A Winter Reading List

To inspire your holiday shopping list, here are a few favorites from the Treasured State’s most talented authors

By Maggie Doherty

It might be a tight squeeze into the stocking draped above the fireplace — unless you boast supersized stockings — but books make the perfect gift for the holidays. And luckily for us, Montana is home to many great storytellers. To inspire your holiday shopping list, here are a few favorites from the Treasured State’s most talented authors.

Contemporary classic novels always have their place on the shelf, and Browning-born James Welch’s 1974 debut, “Winter in the Blood,” is no exception. Set on the Fort Belknap Reservation during the 1960s, this evocative book launched the Native American literature renaissance. 

Montana native and award-winning journalist Nate Schweber’s newest book, “This America of Ours: Bernard and Avis DeVoto and the Forgotten Fight to Save the Wild,” brings to life the story of how the DeVotos saved America’s public lands from the grips of McCarthyism and greedy designs of private industry. 

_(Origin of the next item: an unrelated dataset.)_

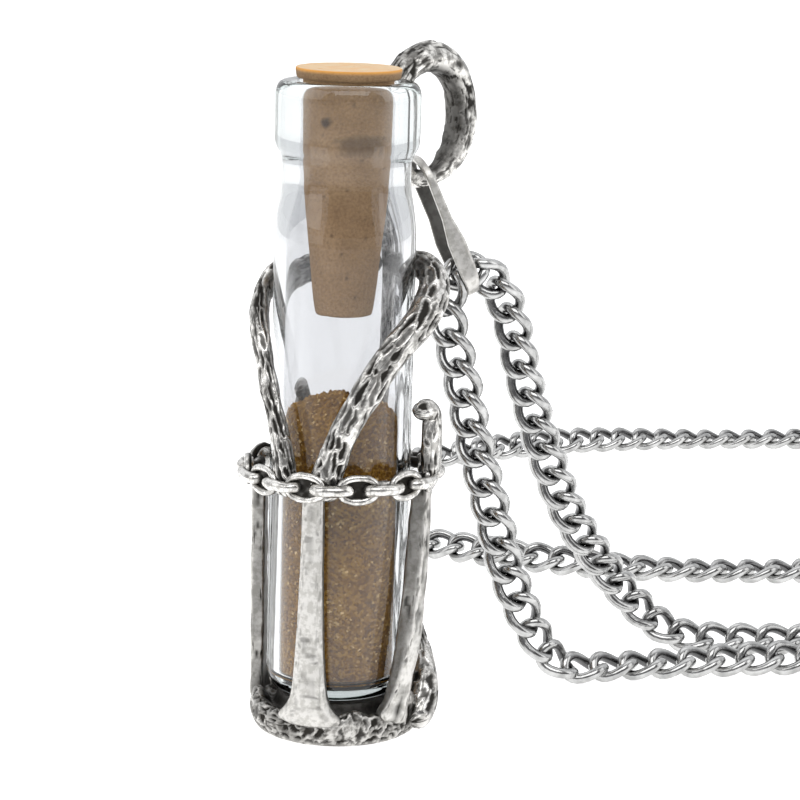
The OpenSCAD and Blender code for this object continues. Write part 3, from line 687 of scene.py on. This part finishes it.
def makeProngs(look):
    # Upright posts on the band whose narrower ends curl in to the glass
    shells = []
    t = look["thick"]
    r, top = cage["glass"] + 1.0 + t / 2, cage["bandZ"] + look["height"] - t / 2
    for post, tip in look["rows"]:
        path = easedRows([around(post, r, cage["bandZ"]), around(post, r, top - 2),
                          around(post, r, top - 0.6), around(mixed(post, tip, 0.25), r - 0.3, top),
                          around(tip, cage["glass"] + t / 2 + 0.1, top - 0.15)], 10)
        out = unit(path * [1, 1, 0])
        out = unit(out + [0, 0, 1] * smoothStep(path[:, 2:], top - 0.8, top))
        half = np.full(len(path), t / 2)
        wide = mixed(look["wide"] / 2, t * 0.58, smoothStep(path[:, 2], top - 2.2, top - 0.3))
        rings, stainAndShade = limbSkin(path, out, wide, half, look, spacing=0.08, sharp=2.8)
        shells.append(closedSkin(rings, stainAndShade))
    castPiece("prongs", shells, barkFinish)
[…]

For the runner whose habit is laced with humor, Brendan Leonard’s “I Hate Running and You Can Too: How to Get Started, Keep Going, and Make Sense of an Irrational Passion” is the perfect accompaniment. 

Montana’s “Fossil Librarian,” Kallie Moore shares real dinosaur stories and paleontology discoveries in the illustrated “Tales of the Prehistoric World: Adventures from the Land of Dinosaurs.”

Livingston is the setting for “The Center of Everything,” Jamie Harrison’s novel about memory, brain injury, and what happens in the small community when an accident on the river rocks everyone.

Winning the 2019 High Plains Book Award, Chris La Tray’s “One Sentence Journal” is a thoughtful collection of poems and short essays from the Métis poet.